Aparte de Elena, en la cabecera, nadie ocupa un puesto fijo. Se van sentando a medida que llegan, después de que a la una y media de la tarde ha sonado la gran campana que cuelga en las afueras de la cocina. Maruja la toca dos veces al día como si en ello le fuera la vida. El tañido es de tal potencia que llega hasta cada una de las cinco cabañas alrededor de la casa. En rigor, no es necesario; al terminar las mujeres sus tareas (la ociosidad matinal está prohibida; es para prevenir la depre, según Toña), se dirigen espontáneamente al gran salón que precede al comedor. Y a la hora de comida, pasan todas juntas a la mesa tras la convivencia de la tarde. Actividades hay para todos los gustos en la casa grande. De partida, «la terapia», como la apodó Toña: consiste en un grupo de conversación donde cada mujer plantea con libertad el tema que le interesa, personal o colectivo, abstracto o concreto, y se charla en torno a él, normalmente bajo la guía de Elena. Esto se lleva a cabo en el comedor, las puertas cerradas hacia el salón, porque el desorden y el ruido se generan básicamente ahí. La televisión abarca un sector al que se arriman las adictas a las telenovelas; al otro extremo esperan los mullidos sillones de tapiz blanco donde se teje, se copuchea, se hojean revistas, y donde toda actividad está permitida, desde confeccionar muñecas hasta pintarse las uñas. Es usual ver a alguna sentada de lo más erguida en la silla de coigüe de la esquina, peinándose al lado de la mesita de vidrio llena de los adminículos que administra Maritza. Ella es peluquera y todas las tardes acarrea al salón un enorme canasto donde se encuentra desde un secador de pelo hasta anticuados bigudíes, pasando por distintos tipos de cepillos, lacas, peinetas y tijeras.

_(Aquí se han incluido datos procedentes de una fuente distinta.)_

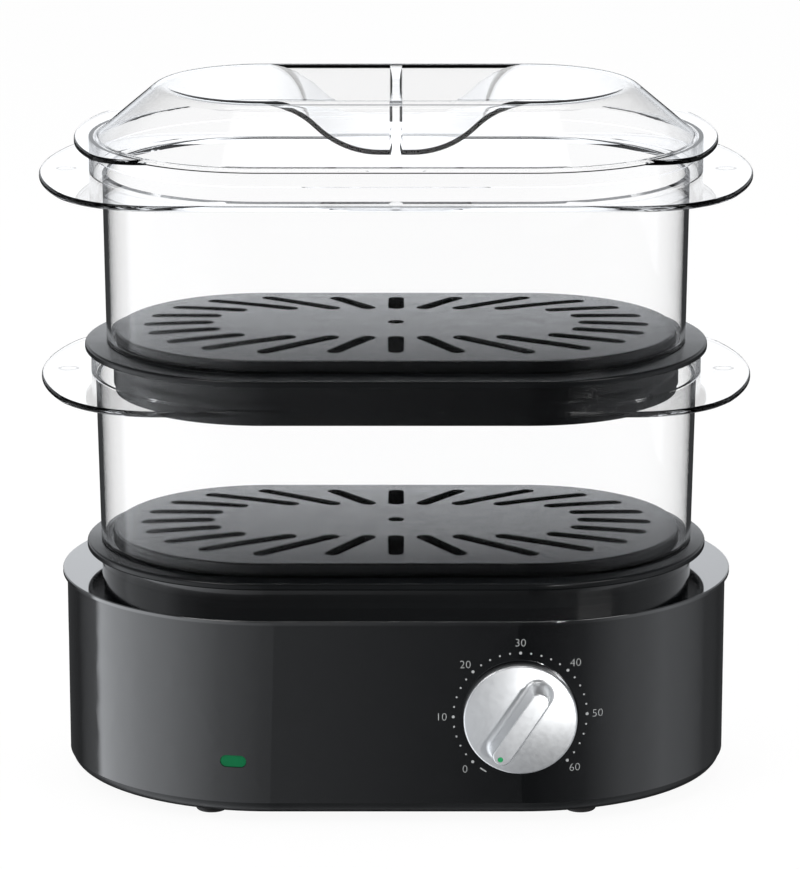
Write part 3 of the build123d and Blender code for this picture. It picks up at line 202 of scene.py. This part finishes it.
# After the name: colour, then lowest and highest roughness, then a moulding's grain and peel, the
# knob's rise or a metal's stretch.
materials = {
    "housing": moulded("housing_black", BLACK, (0.10, 0.16), 260.0, 0.02, **GLOSS),
    "deck": moulded("deck_black", BLACK, (0.06, 0.1), 260.0, 0.01, **DECK_GLOSS),
    "pan": moulded("pan_black", INK, (0.3, 0.4), 1800.0, 0.25),
    "foot_rubber": moulded("foot_rubber_black", (0.02, 0.018, 0.018), (0.6, 0.75), 900.0, 0.4),
    "tray_plastic": moulded("tray_black", INK, (0.22, 0.27), 1500.0, 0.008, IOR=1.4),
    "drip_plastic": moulded("drip_black", INK, (0.14, 0.22), 700.0, 0.04, **GLOSS),
    "clear_plastic": clear("clear_moulding", (0.994, 0.994, 0.997), (0.0, 0.012)),
    "knob_silver": domed_face("knob_satin_silver", (0.8, 0.81, 0.82), (0.37, 0.42), 0.0055),
    "ring_black": moulded("ring_gloss_black", BLACK, (0.1, 0.14), 300.0, 0.02, **GLOSS),
    "marker_green": moulded("marker_paint_green", (0.0, 0.27, 0.08), (0.3, 0.4), 900.0, 0.05),
    "lens_green": moulded("lens_clear_green", (0.0, 0.17, 0.056), (0.2, 0.26), 300.0, 0.02,
                          IOR=1.3),
    "grommet": moulded("grommet_rubber", (0.015, 0.015, 0.016), (0.6, 0.7), 900.0, 0.3),
    "silicone": moulded("seal_silicone", (0.42, 0.07, 0.04), (0.45, 0.55), 500.0, 0.1),
    "thermostat_body": moulded("thermostat_phenolic", (0.05, 0.035, 0.03), (0.35, 0.5),
                               900.0, 0.2),
    "fuse_sleeve": moulded("fuse_glass_fibre", (0.72, 0.68, 0.58), (0.7, 0.85), 2600.0, 0.6),
    "timer_body": moulded("timer_natural", (0.66, 0.65, 0.6), (0.35, 0.45), 700.0, 0.1),
    "holder": moulded("holder_natural", (0.55, 0.55, 0.5), (0.4, 0.5), 700.0, 0.1),
    "terminal_body": moulded("terminal_natural", (0.68, 0.68, 0.64), (0.35, 0.45), 700.0, 0.1),
    "lamp_glass": clear("lamp_glass_amber", (0.95, 0.75, 0.5), (0.0, 0.02)),
    "screw_steel": brushed("screw_zinc", STEEL, (0.25, 0.4), (1, 1, 0.2)),
    "clamp_steel": brushed("clamp_zinc", STEEL, (0.28, 0.42), (1, 0.15, 1)),
    "bracket_steel": brushed("bracket_zinc", STEEL, (0.28, 0.42), (0.15, 1, 1)),
    "bell_steel": brushed("bell_plated", (0.66, 0.66, 0.66), (0.1, 0.18), (1, 1, 1)),
    "shaft_steel": brushed("shaft_turned", (0.5, 0.5, 0.52), (0.25, 0.35), (1, 0.1, 1)),
    "heater_dish": brushed("dish_stainless", (0.62, 0.61, 0.6), (0.2, 0.34), (1, 0.12, 1)),
    "heater_sheath": brushed("sheath_dull", (0.42, 0.4, 0.38), (0.45, 0.6), (1, 1, 1)),
}
for part in frame["record"]["subparts"]:
    for slot in frame["nodes"][part["node"]].material_slots:
        slot.material = materials[part["material_slot"]]


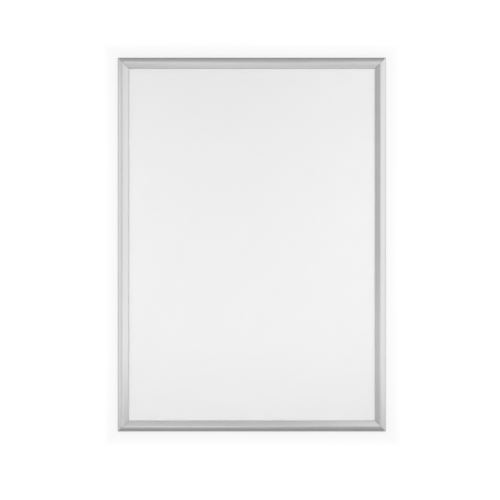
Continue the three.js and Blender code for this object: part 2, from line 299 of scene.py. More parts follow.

– Nadie es más generosa que Maritza -le había comentado Constanza la primera tarde, espantando el desconcierto de la cara de Floreana ante esta escena-. Ella se gana la vida en una peluquería de Talca, y con mucho esfuerzo logró costearse la estadía aquí. Una habría esperado que en este lugar descansara, pero todas las tardes peina a alguien y lo hace con enorme gusto. No soporta vernos con los pelos mal cortados, o secos y desarreglados. A mí me aconsejó un aceite especial que le encargué a Elena a Puerto Montt, y con él me hizo unos estupendos masajes capilares. Pero, eso sí, en la cabaña; lo máximo que Elena acepta aquí en la sala son cortes y peinados. Maritza lo hace todo gratis.